Rachel McAfee and her daughter, Emma, were reported missing by McAfee's husband on Monday. The search ended in tragedy on Tuesday when McAfee's vehicle was located with her, and her daughter's body, inside.
"Despite life-saving efforts, Emma McAfee was pronounced deceased at the scene," said a release from the Indianapolis Metropolitan Police Department. Her cause of death is currently unknown, pending an autopsy.
McAfee was taken to the hospital and is now facing a preliminary charge of neglect of a dependent causing death. The penalty for the charge is 20 to 40 years in prison and a fine of up to $10,000.
McAfee's husband, John McAfee, told News 8 that his wife had been dealing with postpartum depression and alcoholism following Emma's birth.
"It's up and down," he told the station. "When she's sober, she'll listen and have discussions. When she's drinking, she just completely throws everything out the window and starts over back at scratch."
Though strides have been made to lessen the stigma around postpartum depression, there's still an element of the taboo for a mother to admit to feeling anything less than joyous after having a child.
Dr. Sue Varma, a New York City–based psychiatrist, told BuzzFeed News that about 15% of new moms will experience postpartum depression. Varma did not treat McAfee, but specializes in women's mental health and postpartum issues.
"It often goes unnoticed. Women are told they are just anxious about having a baby — they will get over it the minute they meet their new baby," she said.
Many women experience what's called the "baby blues" after giving birth — a short period of depression, anxiety, and trouble sleeping. That tends to resolve itself with a couple of weeks, but postpartum depression lasts much longer.
Postpartum depression is marked not just by feeling down, but intense feelings of sadness and despair that makes it difficult to perform normal tasks. It doesn't resolve itself like the "baby blues" and mothers find themselves unable to bond with their baby.

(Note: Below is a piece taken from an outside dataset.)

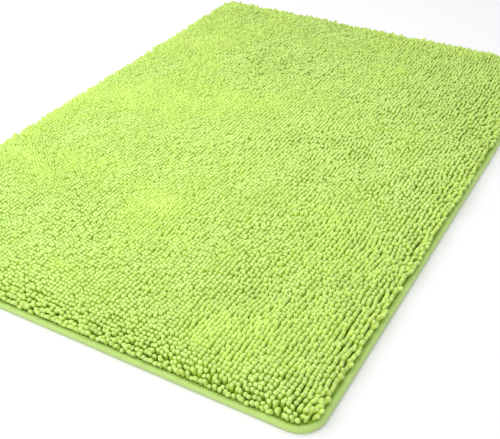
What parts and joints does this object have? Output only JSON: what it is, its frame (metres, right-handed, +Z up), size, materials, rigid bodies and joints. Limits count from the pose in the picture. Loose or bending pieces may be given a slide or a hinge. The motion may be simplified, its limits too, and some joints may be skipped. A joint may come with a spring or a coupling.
{
  "type": "bath mat",
  "caption": "Rectangular tufted chenille bath mat with rounded corners, a sewn edge tape and a non-slip dotted rubber backing, lying flat.",
  "frame": {"origin": "middle of the footprint, on the floor", "axes": "+X across the tuft rows (the 600 mm side), +Y along the tuft rows (the 900 mm side), +Z up out of the pile"},
  "size_m": [0.6, 0.9, 0.02],
  "materials": {
    "chenille_pile": "soft lime green microfibre chenille, matt with a faint sheen",
    "tufting_cloth": "plain woven polyester, dyed to match the pile",
    "latex": "dried latex, off-white, dull",
    "grip_rubber": "thermoplastic rubber, off-white, with raised grip dots",
    "edge_tape": "plain woven polyester bias tape, lime green, smooth",
    "sewing_thread": "spun polyester thread, lime green"
  },
  "bodies": {
    "root": {"pile_rows_01": "chenille_pile", "pile_rows_02": "chenille_pile", "pile_rows_03": "chenille_pile", "pile_rows_04": "chenille_pile", "pile_rows_05": "chenille_pile", "pile_rows_06": "chenille_pile", "pile_rows_07": "chenille_pile", "pile_rows_08": "chenille_pile", "pile_rows_09": "chenille_pile", "pile_rows_10": "chenille_pile", "pile_rows_11": "chenille_pile", "pile_rows_12": "chenille_pile", "pile_rows_13": "chenille_pile", "pile_rows_14": "chenille_pile", "pile_rows_15": "chenille_pile", "pile_rows_16": "chenille_pile", "pile_rows_17": "chenille_pile", "pile_rows_18": "chenille_pile", "pile_rows_19": "chenille_pile", "pile_rows_20": "chenille_pile", "pile_rows_21": "chenille_pile", "pile_rows_22": "chenille_pile", "pile_rows_23": "chenille_pile", "tufting_cloth": "tufting_cloth", "latex_coat": "latex", "grip_backing": "grip_rubber", "edge_binding": "edge_tape", "seam_thread_top": "sewing_thread", "seam_thread_under": "sewing_thread"}
  },
  "joints": []
}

"Women sometimes will experience increased anxiety about the baby, will be unable to sleep even though they are tired and the baby is sleeping, have excessive worry, [and] ruminations that the baby will die when sleeping," said Varma. "They may feel exasperated, numb, or checked out."
There are many causes — a change in hormones, a lack of sleep, being exhausted from child care, the societal pressures to be the perfect mom, having trouble breastfeeding — and the condition is typically treated with antidepressants and therapy. Varma said having a prior history of depression or a family history of mental illness increases the odds.
Some women turn to substance abuse as a means to cope.
"Unfortunately many women don't tell their doctors they are using substances. Often patients feel that their doctors wouldn't understand, approve, or shame them, so they don't tell them and continue using while pregnant and afterwards," said Varma.
"Our society doesn't allow space for these kind of conversations, so it goes untreated in pregnancy and of course continues afterwards."
More rarely — in about 1 or 2 per 1,000 births — postpartum depression turns into what's called postpartum psychosis, characterized by delusions, paranoia, rapid mood swings, and hallucinations. Sometimes, mothers having the urge to harm themselves or their babies.
"This is rare, tragic and very unfortunate," said Varna.